Malheureusement pour elle, Maximilien ne la regarda pas. Il était de plus en plus pris par son nouveau métier de touriste impérial et quand il regardait une femme, c’était pour aussitôt la comparer mentalement à l’exquise comtesse von Linden… et la malheureuse s’effaçait aussitôt.

Il n’en était pas moins enchanté de son séjour et envoyait chez lui force lettres dans lesquelles il s’étendait longuement sur les aspects du pays et de la cour.

« La culture des fleurs dans ce pays est la plus belle que j’aie jamais vue. La cour est bien organisée. Dans toutes les villes, de superbes voitures m’attendaient. Par contre, l’ameublement des palais n’est pas beau. La banlieue de Laeken se glorifie de posséder une belle résidence, mais le palais royal de Bruxelles n’a même pas un escalier en pierre. Tout ici me semble construit en bois… »

Autre sujet de lettre : sa cousine, l’archiduchesse Henriette, qui était maintenant duchesse de Brabant et avait renoncé, comme elle le faisait jeune fille à Vienne, à dételer les poneys des laitiers pour les enfourcher. Elle se consolait en engloutissant d’énormes quantités de nourriture qui lui faisaient une silhouette aussi large que haute.

Si Maximilien avait pensé divertir les siens avec ces menus potins et ses descriptions, il se trompait. L’archiduchesse Sophie jugea qu’il se moquait d’elle, trempa sa plume dans son encre la plus acide et troussa pour son fils une de ces lettres dont elle avait le secret.

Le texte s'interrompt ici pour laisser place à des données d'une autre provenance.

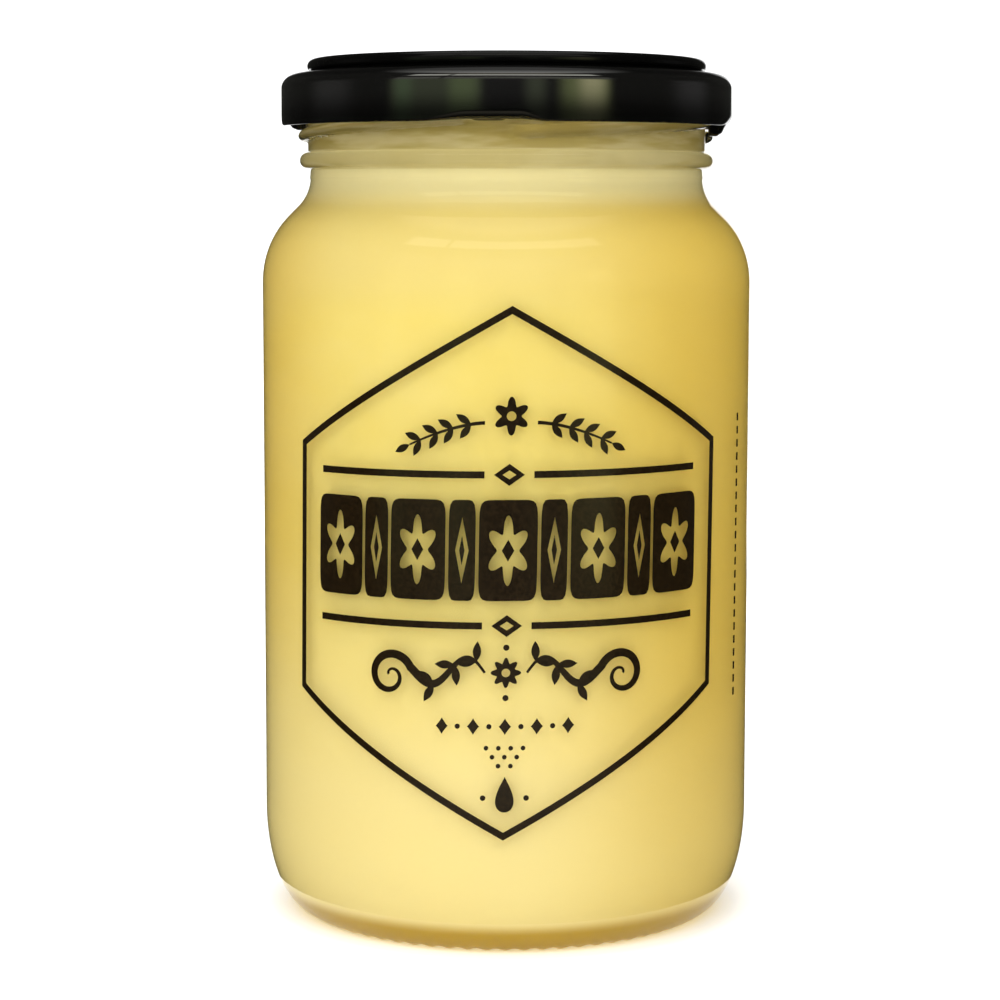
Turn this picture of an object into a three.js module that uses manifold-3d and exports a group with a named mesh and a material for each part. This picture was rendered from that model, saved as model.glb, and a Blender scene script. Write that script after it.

« Après tout, écrivait l’archiduchesse, Henriette est casée et n’offre plus d’intérêt. Mais lui, Maximilien, s’était-il donné la peine de regarder la fille de Léopold ? Ou bien avait-il l’intention de devenir un mémorialiste de profession ? »

Ainsi malmené, l’archiduc ouvrit les yeux et regarda Charlotte. Il vit qu’elle était, en effet, charmante et aussi qu’elle le contemplait avec des yeux extasiés. L’amour se lisait ouvertement sur ce visage ingénu et tendre et, un court instant, le jeune homme se sentit ému. Mais la crainte de s’engager fut la plus forte. Il ne pouvait se résoudre à se lier, à tout jamais, à une autre qu’à Paula von Linden. Elle seule méritait le don de toute sa vie.